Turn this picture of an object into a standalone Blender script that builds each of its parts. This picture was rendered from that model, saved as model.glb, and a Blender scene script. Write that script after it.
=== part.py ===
——
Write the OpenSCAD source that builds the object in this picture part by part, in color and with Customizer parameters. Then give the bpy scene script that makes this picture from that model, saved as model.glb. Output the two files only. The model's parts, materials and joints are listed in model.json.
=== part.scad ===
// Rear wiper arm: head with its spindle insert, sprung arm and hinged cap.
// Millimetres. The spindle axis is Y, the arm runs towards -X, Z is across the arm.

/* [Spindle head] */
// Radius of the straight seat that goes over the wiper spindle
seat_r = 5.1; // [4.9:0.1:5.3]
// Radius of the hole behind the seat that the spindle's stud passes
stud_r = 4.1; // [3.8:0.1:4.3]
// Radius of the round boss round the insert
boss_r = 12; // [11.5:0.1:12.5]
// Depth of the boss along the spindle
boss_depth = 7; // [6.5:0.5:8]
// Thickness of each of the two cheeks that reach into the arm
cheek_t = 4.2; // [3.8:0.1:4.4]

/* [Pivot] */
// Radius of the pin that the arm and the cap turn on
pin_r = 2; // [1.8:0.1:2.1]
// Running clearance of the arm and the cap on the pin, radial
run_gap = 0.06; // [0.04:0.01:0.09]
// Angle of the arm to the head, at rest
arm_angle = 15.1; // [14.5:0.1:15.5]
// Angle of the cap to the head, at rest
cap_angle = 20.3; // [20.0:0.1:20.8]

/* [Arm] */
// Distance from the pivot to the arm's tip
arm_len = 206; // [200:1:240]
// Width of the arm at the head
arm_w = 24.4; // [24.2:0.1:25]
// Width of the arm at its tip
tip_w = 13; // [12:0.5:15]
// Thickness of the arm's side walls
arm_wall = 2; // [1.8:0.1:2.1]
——
Repeat the span of lines that opens with the line holding "Write the OpenSCAD" and closes with the line holding "cap_angle = 20.3; // [20.0:0.1:20.8]", exactly as it stands.

### REPLY
Write the OpenSCAD source that builds the object in this picture part by part, in color and with Customizer parameters. Then give the bpy scene script that makes this picture from that model, saved as model.glb. Output the two files only. The model's parts, materials and joints are listed in model.json.
=== part.scad ===
// Rear wiper arm: head with its spindle insert, sprung arm and hinged cap.
// Millimetres. The spindle axis is Y, the arm runs towards -X, Z is across the arm.

/* [Spindle head] */
// Radius of the straight seat that goes over the wiper spindle
seat_r = 5.1; // [4.9:0.1:5.3]
// Radius of the hole behind the seat that the spindle's stud passes
stud_r = 4.1; // [3.8:0.1:4.3]
// Radius of the round boss round the insert
boss_r = 12; // [11.5:0.1:12.5]
// Depth of the boss along the spindle
boss_depth = 7; // [6.5:0.5:8]
// Thickness of each of the two cheeks that reach into the arm
cheek_t = 4.2; // [3.8:0.1:4.4]

/* [Pivot] */
// Radius of the pin that the arm and the cap turn on
pin_r = 2; // [1.8:0.1:2.1]
// Running clearance of the arm and the cap on the pin, radial
run_gap = 0.06; // [0.04:0.01:0.09]
// Angle of the arm to the head, at rest
arm_angle = 15.1; // [14.5:0.1:15.5]
// Angle of the cap to the head, at rest
cap_angle = 20.3; // [20.0:0.1:20.8]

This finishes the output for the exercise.